▶ [Task directions] Lines after the one containing "return piece" are to be omitted; print exactly each line from the start of the records up to and including it.
═══ Input for this task ═══
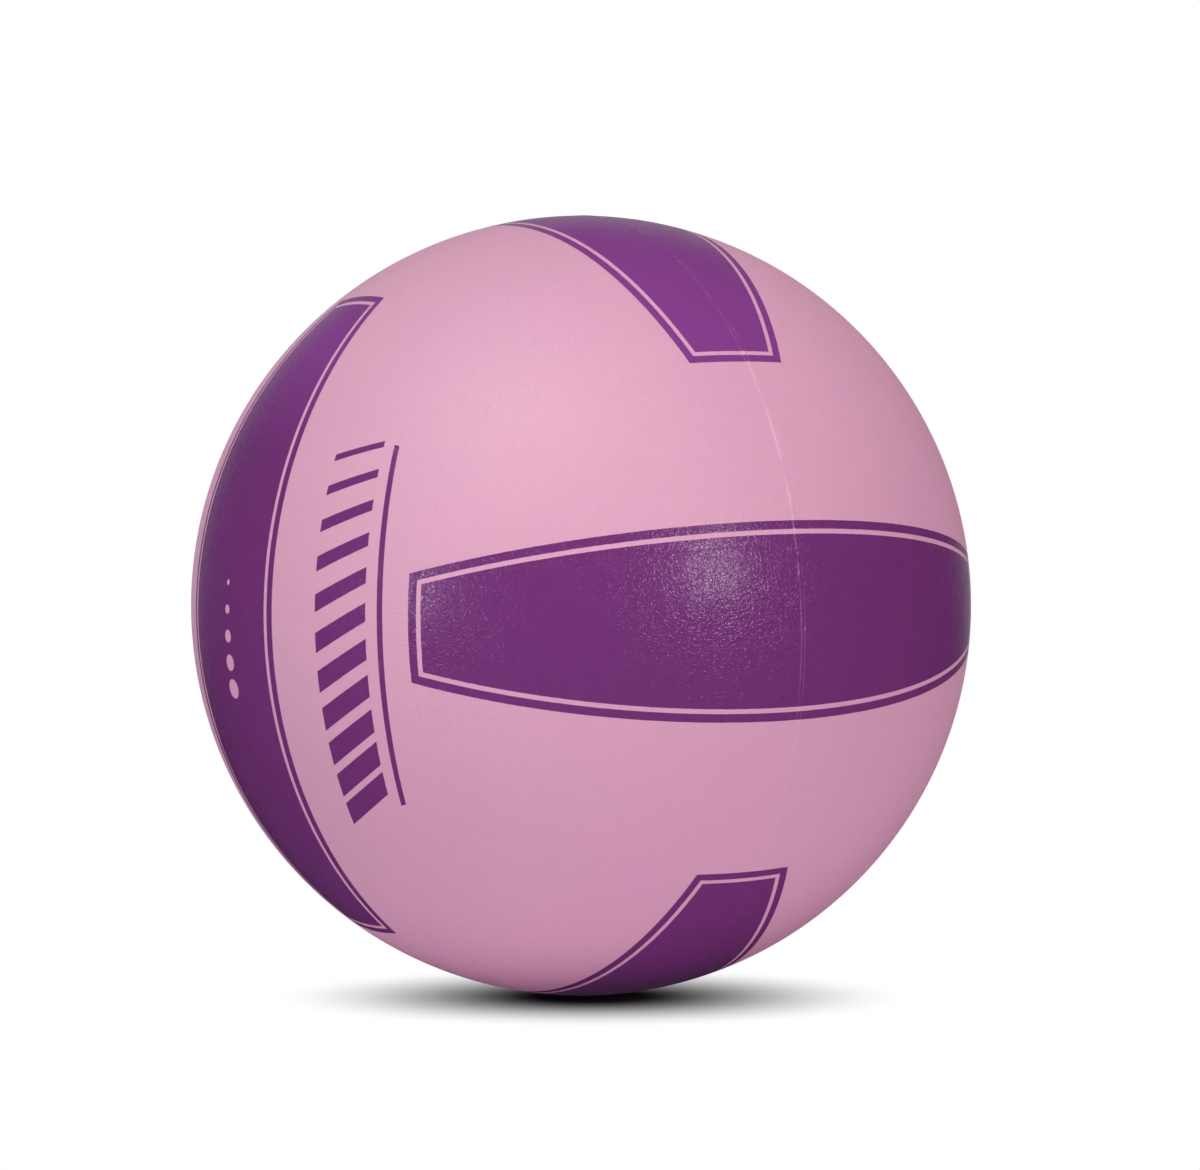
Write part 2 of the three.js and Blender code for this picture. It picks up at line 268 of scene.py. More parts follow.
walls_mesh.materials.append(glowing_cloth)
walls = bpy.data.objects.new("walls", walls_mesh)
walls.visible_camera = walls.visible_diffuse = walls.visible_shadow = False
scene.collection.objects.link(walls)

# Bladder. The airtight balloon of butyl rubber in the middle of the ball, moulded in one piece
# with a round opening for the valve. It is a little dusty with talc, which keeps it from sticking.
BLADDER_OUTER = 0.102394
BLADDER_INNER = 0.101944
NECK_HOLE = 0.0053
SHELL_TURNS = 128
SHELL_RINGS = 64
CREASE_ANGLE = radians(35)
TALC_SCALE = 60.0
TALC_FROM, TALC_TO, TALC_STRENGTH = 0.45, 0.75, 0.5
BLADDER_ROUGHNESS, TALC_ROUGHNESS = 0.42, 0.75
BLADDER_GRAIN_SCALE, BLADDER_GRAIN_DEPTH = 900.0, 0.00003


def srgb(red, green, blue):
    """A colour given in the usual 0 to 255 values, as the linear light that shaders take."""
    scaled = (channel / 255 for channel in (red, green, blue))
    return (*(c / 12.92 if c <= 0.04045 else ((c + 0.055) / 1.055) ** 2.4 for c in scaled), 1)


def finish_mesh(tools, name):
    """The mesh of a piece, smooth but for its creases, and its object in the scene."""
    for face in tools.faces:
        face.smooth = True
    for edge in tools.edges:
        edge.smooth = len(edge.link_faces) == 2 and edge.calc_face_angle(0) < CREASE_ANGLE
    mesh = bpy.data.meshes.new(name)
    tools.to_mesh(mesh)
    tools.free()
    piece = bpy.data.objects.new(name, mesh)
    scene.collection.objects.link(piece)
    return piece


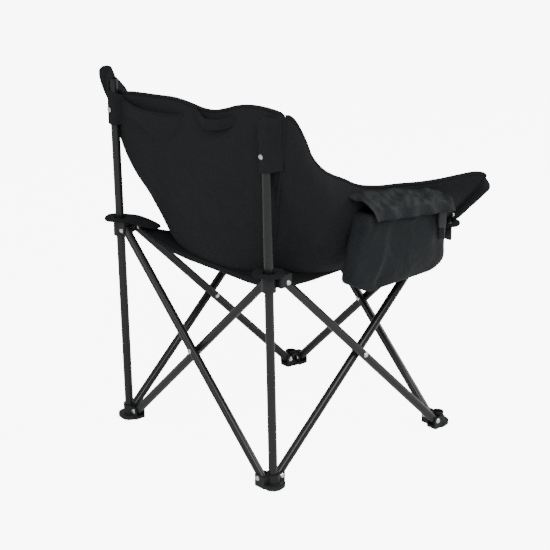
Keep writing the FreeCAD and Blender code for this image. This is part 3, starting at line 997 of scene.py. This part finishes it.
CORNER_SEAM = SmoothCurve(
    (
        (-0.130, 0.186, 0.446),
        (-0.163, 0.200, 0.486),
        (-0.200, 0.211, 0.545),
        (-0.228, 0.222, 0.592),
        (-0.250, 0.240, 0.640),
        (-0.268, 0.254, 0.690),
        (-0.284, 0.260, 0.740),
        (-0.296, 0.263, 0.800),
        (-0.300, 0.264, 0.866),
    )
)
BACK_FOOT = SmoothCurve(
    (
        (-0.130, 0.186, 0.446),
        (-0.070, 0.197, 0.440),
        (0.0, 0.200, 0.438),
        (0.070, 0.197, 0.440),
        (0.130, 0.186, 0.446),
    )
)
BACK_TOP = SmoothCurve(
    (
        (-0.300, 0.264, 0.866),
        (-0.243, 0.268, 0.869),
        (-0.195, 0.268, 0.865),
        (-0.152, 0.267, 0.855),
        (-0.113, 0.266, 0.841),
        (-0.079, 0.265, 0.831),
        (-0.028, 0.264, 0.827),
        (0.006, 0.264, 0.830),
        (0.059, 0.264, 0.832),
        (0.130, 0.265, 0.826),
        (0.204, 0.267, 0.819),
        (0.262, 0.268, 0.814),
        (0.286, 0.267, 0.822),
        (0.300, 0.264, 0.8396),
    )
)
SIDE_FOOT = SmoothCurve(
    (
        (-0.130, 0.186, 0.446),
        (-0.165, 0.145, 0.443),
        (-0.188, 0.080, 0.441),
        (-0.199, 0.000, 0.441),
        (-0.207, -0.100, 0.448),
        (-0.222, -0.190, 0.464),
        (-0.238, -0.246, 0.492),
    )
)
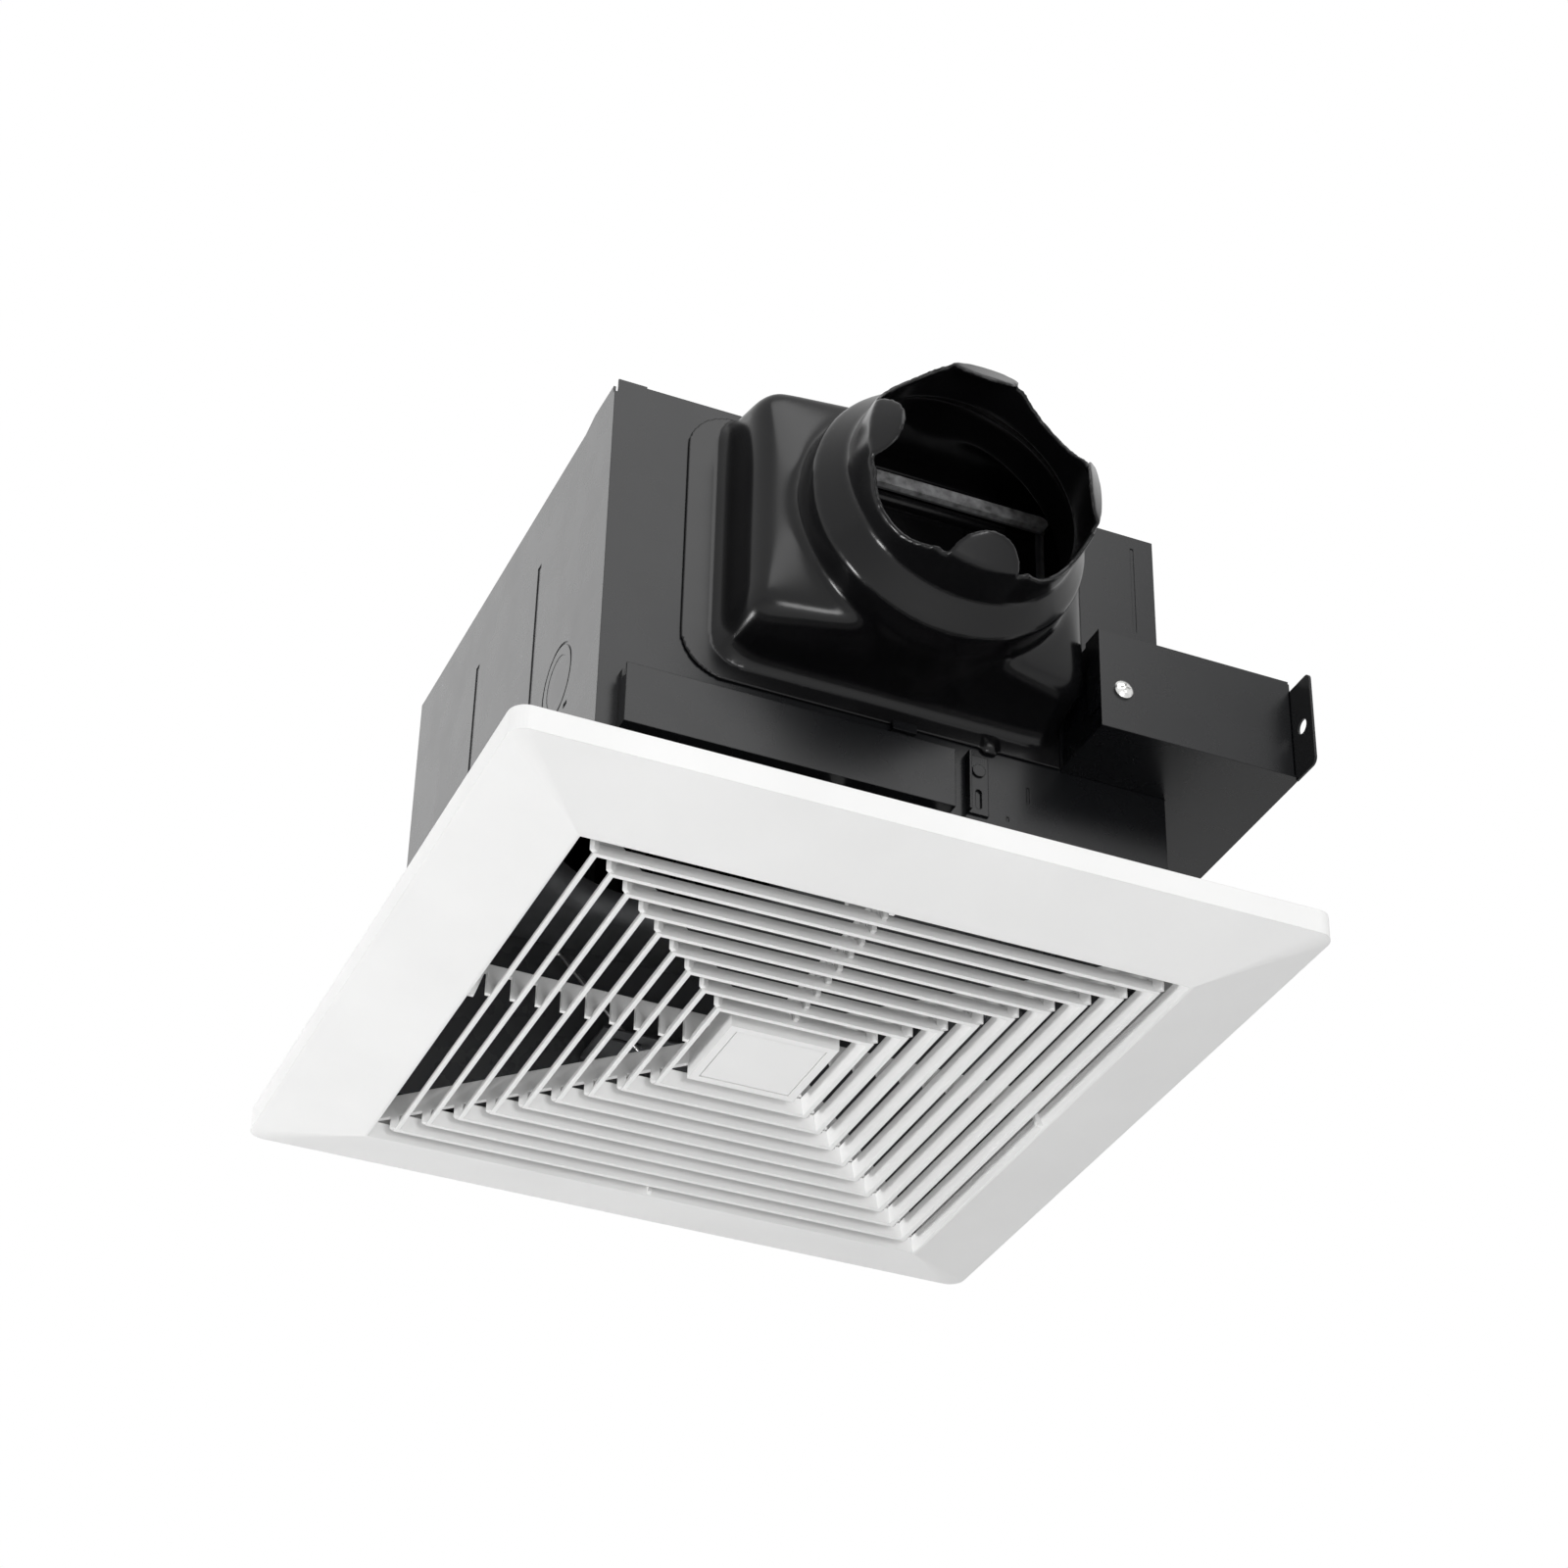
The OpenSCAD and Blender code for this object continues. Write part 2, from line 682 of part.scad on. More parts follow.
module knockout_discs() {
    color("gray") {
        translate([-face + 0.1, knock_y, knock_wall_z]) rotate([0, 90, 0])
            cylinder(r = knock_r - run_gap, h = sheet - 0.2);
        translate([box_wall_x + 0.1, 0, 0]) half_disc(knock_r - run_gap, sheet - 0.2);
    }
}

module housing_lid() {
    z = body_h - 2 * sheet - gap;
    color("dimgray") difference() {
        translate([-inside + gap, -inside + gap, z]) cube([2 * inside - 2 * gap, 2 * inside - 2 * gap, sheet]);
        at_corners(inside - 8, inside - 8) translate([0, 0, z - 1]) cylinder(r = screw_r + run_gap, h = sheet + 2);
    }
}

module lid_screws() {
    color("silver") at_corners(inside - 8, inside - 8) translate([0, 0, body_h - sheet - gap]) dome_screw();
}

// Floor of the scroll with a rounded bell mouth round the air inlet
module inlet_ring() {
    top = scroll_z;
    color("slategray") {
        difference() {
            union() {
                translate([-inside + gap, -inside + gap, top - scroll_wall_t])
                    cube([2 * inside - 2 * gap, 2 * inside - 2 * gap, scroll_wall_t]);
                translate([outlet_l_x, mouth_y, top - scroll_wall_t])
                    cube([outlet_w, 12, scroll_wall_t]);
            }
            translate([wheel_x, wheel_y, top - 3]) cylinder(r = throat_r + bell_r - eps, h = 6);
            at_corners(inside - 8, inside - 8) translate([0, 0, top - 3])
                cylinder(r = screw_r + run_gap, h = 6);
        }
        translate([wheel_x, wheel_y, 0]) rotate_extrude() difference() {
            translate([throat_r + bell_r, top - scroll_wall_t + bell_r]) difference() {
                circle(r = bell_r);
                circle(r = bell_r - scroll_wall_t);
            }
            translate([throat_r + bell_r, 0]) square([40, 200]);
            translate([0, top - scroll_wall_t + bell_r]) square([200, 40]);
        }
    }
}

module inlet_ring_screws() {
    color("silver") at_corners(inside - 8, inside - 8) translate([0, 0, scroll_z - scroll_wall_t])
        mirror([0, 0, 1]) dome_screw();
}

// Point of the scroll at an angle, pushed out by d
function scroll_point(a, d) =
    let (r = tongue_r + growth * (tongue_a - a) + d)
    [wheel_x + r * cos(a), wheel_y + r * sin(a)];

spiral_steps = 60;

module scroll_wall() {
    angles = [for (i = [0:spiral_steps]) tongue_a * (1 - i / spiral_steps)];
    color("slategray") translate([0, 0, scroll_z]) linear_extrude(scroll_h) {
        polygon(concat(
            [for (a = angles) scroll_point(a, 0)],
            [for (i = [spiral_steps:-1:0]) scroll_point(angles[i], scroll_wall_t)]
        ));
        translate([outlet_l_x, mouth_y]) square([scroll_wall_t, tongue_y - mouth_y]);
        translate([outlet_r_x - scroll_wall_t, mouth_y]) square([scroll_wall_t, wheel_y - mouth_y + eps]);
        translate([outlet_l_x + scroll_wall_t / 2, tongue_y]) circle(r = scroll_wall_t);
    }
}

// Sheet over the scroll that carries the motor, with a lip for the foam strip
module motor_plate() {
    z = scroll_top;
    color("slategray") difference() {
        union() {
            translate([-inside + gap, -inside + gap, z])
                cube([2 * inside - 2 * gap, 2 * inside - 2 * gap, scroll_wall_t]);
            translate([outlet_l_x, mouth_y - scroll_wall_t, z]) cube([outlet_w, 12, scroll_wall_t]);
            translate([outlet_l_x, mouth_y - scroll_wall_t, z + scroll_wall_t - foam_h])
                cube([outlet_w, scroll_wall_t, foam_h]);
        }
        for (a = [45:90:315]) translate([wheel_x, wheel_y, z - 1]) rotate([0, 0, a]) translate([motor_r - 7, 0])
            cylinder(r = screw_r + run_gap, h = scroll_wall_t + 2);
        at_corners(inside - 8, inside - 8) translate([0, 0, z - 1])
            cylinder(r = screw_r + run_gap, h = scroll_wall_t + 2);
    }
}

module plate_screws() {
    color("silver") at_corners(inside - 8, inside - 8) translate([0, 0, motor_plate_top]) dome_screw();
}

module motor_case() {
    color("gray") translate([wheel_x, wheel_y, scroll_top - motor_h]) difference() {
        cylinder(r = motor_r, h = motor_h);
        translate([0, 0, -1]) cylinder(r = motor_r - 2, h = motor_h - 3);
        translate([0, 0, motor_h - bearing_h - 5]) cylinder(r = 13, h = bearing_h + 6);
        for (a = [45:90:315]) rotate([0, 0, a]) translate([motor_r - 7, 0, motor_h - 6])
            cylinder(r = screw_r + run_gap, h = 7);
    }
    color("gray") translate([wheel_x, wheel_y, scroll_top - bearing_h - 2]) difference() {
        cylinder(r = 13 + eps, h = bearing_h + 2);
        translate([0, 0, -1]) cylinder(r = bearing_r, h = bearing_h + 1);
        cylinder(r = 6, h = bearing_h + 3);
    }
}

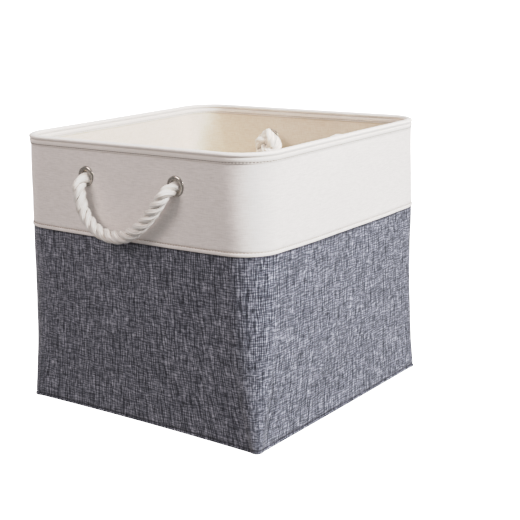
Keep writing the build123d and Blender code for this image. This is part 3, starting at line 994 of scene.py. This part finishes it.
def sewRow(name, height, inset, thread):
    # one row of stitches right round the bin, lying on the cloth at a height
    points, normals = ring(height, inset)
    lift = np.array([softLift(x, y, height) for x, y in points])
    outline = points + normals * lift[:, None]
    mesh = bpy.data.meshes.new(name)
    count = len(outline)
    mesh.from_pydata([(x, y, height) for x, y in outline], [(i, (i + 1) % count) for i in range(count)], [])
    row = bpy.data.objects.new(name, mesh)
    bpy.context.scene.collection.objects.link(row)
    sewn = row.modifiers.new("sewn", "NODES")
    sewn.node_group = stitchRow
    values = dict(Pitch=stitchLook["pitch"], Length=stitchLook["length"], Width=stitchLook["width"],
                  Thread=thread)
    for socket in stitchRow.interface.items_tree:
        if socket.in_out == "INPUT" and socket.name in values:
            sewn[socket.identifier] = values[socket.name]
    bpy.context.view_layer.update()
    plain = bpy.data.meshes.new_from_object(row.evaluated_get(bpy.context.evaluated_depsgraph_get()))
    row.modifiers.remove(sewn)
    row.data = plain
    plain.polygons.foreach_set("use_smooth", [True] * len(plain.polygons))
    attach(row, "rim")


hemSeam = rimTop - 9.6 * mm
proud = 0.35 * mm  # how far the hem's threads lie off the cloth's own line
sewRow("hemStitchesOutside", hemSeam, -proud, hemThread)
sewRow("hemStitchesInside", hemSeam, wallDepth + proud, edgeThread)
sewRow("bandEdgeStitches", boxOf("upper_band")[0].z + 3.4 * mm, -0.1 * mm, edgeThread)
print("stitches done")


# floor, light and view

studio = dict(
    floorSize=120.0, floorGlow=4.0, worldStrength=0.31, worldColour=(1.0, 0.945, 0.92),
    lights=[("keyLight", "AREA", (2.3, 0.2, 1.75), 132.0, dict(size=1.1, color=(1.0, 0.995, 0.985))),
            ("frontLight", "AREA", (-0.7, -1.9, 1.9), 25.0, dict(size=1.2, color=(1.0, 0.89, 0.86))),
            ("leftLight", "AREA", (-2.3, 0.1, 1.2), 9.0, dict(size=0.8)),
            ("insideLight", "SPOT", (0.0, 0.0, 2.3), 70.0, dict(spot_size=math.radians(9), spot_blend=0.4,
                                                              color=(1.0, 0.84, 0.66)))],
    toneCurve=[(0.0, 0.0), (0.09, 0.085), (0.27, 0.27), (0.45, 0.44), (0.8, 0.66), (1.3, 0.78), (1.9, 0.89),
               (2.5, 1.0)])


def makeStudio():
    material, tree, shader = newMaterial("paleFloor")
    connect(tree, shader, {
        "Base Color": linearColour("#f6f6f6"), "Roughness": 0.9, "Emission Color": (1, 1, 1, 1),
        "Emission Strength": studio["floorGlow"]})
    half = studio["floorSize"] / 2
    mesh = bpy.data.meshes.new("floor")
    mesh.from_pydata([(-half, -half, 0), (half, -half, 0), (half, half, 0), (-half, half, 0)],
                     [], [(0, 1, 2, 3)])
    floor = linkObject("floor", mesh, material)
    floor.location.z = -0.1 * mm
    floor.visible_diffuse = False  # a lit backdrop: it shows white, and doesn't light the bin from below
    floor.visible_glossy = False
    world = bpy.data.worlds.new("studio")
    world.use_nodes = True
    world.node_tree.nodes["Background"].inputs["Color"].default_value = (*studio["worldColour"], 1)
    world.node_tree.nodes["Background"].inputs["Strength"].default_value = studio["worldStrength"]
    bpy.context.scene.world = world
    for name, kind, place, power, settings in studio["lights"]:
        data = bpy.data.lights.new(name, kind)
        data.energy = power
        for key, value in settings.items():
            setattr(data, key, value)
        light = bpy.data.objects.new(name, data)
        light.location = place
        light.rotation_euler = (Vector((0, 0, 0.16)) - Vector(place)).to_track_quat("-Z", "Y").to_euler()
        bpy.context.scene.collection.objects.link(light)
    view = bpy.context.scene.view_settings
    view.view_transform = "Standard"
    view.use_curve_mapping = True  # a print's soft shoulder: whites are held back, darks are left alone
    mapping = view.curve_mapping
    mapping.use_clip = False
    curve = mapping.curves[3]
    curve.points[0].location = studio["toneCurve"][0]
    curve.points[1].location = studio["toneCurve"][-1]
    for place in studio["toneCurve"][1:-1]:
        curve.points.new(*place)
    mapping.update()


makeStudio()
═══
▶ [Solution to the exercise]
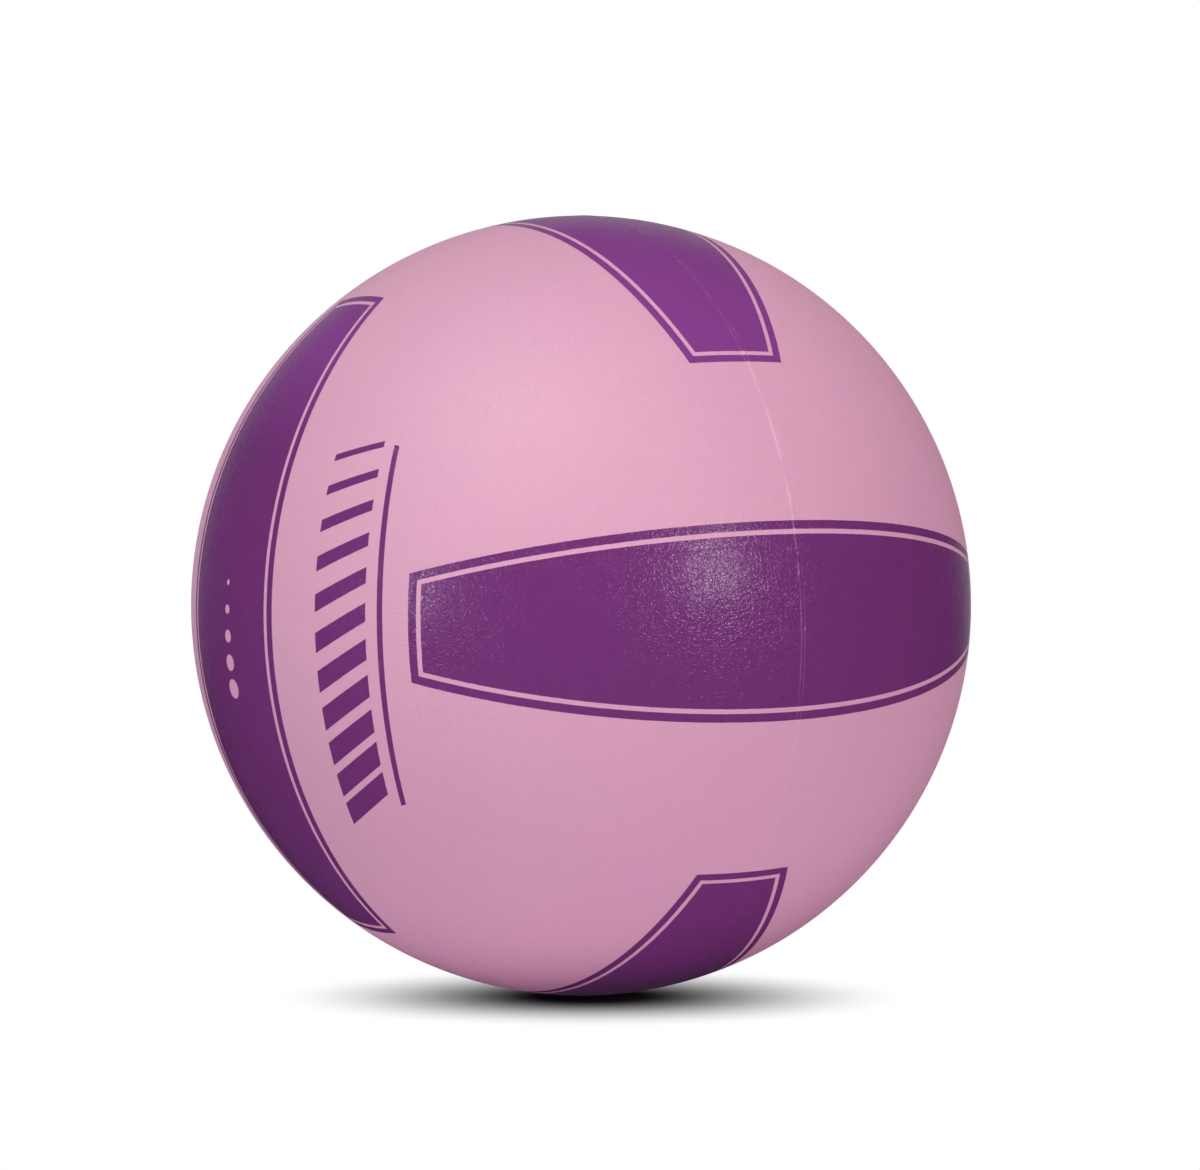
Write part 2 of the three.js and Blender code for this picture. It picks up at line 268 of scene.py. More parts follow.
walls_mesh.materials.append(glowing_cloth)
walls = bpy.data.objects.new("walls", walls_mesh)
walls.visible_camera = walls.visible_diffuse = walls.visible_shadow = False
scene.collection.objects.link(walls)

# Bladder. The airtight balloon of butyl rubber in the middle of the ball, moulded in one piece
# with a round opening for the valve. It is a little dusty with talc, which keeps it from sticking.
BLADDER_OUTER = 0.102394
BLADDER_INNER = 0.101944
NECK_HOLE = 0.0053
SHELL_TURNS = 128
SHELL_RINGS = 64
CREASE_ANGLE = radians(35)
TALC_SCALE = 60.0
TALC_FROM, TALC_TO, TALC_STRENGTH = 0.45, 0.75, 0.5
BLADDER_ROUGHNESS, TALC_ROUGHNESS = 0.42, 0.75
BLADDER_GRAIN_SCALE, BLADDER_GRAIN_DEPTH = 900.0, 0.00003


def srgb(red, green, blue):
    """A colour given in the usual 0 to 255 values, as the linear light that shaders take."""
    scaled = (channel / 255 for channel in (red, green, blue))
    return (*(c / 12.92 if c <= 0.04045 else ((c + 0.055) / 1.055) ** 2.4 for c in scaled), 1)


def finish_mesh(tools, name):
    """The mesh of a piece, smooth but for its creases, and its object in the scene."""
    for face in tools.faces:
        face.smooth = True
    for edge in tools.edges:
        edge.smooth = len(edge.link_faces) == 2 and edge.calc_face_angle(0) < CREASE_ANGLE
    mesh = bpy.data.meshes.new(name)
    tools.to_mesh(mesh)
    tools.free()
    piece = bpy.data.objects.new(name, mesh)
    scene.collection.objects.link(piece)
    return piece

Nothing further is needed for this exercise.